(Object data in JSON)
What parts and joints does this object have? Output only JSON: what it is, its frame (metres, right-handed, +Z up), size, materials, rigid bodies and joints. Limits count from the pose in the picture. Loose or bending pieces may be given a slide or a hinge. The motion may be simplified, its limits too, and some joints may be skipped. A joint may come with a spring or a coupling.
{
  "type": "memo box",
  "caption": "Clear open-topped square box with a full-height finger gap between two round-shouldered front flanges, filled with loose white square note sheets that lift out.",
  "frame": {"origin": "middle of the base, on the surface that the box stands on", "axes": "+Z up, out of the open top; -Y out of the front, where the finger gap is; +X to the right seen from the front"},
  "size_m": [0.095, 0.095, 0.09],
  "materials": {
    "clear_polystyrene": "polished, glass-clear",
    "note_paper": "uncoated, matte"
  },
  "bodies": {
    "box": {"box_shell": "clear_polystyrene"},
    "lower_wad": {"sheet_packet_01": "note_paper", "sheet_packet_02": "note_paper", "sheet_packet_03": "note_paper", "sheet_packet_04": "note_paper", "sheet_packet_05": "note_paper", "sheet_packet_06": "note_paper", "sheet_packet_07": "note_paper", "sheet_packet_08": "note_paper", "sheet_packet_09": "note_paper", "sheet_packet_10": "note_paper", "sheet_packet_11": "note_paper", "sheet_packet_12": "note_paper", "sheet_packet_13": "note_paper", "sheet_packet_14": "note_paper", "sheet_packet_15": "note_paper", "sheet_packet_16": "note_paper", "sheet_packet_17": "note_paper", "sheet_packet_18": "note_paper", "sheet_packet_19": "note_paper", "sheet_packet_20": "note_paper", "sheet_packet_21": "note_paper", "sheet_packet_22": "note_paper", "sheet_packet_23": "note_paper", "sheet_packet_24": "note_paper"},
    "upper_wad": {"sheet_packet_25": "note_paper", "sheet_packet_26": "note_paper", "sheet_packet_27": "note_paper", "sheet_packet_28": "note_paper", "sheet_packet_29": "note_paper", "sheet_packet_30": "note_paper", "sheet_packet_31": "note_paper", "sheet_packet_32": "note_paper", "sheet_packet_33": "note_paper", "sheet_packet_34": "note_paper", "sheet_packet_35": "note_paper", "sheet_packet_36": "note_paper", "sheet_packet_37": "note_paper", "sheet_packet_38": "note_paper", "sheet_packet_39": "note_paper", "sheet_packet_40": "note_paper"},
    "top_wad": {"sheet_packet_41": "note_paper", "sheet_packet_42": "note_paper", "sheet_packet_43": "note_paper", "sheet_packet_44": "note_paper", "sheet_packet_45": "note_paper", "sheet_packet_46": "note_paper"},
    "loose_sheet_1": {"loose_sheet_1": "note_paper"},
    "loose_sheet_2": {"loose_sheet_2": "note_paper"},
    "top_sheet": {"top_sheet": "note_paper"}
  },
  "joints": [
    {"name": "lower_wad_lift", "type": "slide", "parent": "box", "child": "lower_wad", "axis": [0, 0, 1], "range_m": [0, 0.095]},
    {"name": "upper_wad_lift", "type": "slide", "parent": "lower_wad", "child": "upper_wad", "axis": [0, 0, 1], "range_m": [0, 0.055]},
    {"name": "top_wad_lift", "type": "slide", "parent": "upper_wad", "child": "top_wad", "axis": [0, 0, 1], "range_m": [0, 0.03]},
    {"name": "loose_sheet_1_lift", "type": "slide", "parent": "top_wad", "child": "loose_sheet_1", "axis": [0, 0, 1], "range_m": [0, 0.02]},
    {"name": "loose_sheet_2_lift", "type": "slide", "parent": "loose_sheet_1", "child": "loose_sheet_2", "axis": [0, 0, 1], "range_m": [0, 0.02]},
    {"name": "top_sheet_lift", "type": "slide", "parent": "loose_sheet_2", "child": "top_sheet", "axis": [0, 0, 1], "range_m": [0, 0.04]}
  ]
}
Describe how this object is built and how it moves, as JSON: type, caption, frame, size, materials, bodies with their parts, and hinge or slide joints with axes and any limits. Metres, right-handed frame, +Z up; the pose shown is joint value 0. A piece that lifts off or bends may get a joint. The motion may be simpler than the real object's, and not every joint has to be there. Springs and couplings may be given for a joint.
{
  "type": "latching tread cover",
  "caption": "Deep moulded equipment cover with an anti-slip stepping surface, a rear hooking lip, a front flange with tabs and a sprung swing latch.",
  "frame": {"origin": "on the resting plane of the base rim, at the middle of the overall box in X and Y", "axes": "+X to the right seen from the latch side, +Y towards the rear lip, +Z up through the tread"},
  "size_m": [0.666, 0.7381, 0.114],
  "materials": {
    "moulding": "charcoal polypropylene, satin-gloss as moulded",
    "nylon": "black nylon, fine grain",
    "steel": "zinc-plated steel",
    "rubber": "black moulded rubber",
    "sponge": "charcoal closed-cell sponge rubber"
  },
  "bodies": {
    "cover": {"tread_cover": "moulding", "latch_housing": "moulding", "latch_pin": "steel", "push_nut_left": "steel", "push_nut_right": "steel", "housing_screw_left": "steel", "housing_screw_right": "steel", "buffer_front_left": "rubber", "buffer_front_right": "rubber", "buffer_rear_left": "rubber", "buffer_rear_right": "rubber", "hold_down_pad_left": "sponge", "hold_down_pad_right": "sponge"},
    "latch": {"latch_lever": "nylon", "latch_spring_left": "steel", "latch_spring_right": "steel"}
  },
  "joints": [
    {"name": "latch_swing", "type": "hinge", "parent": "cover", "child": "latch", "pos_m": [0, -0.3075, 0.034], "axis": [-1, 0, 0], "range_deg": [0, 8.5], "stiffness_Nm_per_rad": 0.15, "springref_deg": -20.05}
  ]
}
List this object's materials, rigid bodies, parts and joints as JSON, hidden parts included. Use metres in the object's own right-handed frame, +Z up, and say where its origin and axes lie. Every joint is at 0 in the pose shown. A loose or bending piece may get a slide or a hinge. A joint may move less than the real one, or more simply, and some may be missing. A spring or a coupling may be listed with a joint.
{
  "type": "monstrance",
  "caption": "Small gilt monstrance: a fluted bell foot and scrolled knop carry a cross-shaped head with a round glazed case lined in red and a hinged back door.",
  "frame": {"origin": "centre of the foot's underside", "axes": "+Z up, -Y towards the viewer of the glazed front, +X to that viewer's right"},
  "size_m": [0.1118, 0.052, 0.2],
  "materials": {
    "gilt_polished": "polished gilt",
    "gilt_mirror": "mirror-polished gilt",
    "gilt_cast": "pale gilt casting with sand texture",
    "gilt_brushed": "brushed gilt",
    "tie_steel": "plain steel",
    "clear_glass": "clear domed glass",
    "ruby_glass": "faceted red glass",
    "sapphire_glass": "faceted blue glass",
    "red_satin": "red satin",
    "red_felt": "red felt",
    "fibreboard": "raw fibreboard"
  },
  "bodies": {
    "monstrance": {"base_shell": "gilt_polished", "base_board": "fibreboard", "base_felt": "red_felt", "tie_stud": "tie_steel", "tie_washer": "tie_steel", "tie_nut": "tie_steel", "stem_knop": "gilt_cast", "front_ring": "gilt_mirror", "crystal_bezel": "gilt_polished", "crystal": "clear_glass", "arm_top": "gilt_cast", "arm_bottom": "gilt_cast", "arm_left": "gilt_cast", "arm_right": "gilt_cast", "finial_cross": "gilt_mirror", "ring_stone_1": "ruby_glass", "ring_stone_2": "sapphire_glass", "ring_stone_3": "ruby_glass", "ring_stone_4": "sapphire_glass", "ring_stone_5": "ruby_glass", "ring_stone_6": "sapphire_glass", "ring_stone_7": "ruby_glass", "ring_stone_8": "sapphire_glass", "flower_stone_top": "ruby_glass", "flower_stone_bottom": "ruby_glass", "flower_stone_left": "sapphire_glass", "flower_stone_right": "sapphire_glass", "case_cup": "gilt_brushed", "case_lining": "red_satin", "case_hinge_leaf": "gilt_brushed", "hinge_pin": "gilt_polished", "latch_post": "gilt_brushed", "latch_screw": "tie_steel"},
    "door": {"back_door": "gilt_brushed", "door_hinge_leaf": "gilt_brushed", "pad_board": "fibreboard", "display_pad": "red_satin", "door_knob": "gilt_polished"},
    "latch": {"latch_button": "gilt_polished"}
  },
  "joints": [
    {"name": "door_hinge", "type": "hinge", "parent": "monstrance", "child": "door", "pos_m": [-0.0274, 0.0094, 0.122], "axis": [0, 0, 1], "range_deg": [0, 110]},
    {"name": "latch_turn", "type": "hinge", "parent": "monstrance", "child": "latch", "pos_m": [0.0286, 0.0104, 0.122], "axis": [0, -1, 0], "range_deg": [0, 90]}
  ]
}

Task to carry out
From the listing above, copy all lines holding the word "rigid".

Output below
What parts and joints does this object have? Output only JSON: what it is, its frame (metres, right-handed, +Z up), size, materials, rigid bodies and joints. Limits count from the pose in the picture. Loose or bending pieces may be given a slide or a hinge. The motion may be simplified, its limits too, and some joints may be skipped. A joint may come with a spring or a coupling.
List this object's materials, rigid bodies, parts and joints as JSON, hidden parts included. Use metres in the object's own right-handed frame, +Z up, and say where its origin and axes lie. Every joint is at 0 in the pose shown. A loose or bending piece may get a slide or a hinge. A joint may move less than the real one, or more simply, and some may be missing. A spring or a coupling may be listed with a joint.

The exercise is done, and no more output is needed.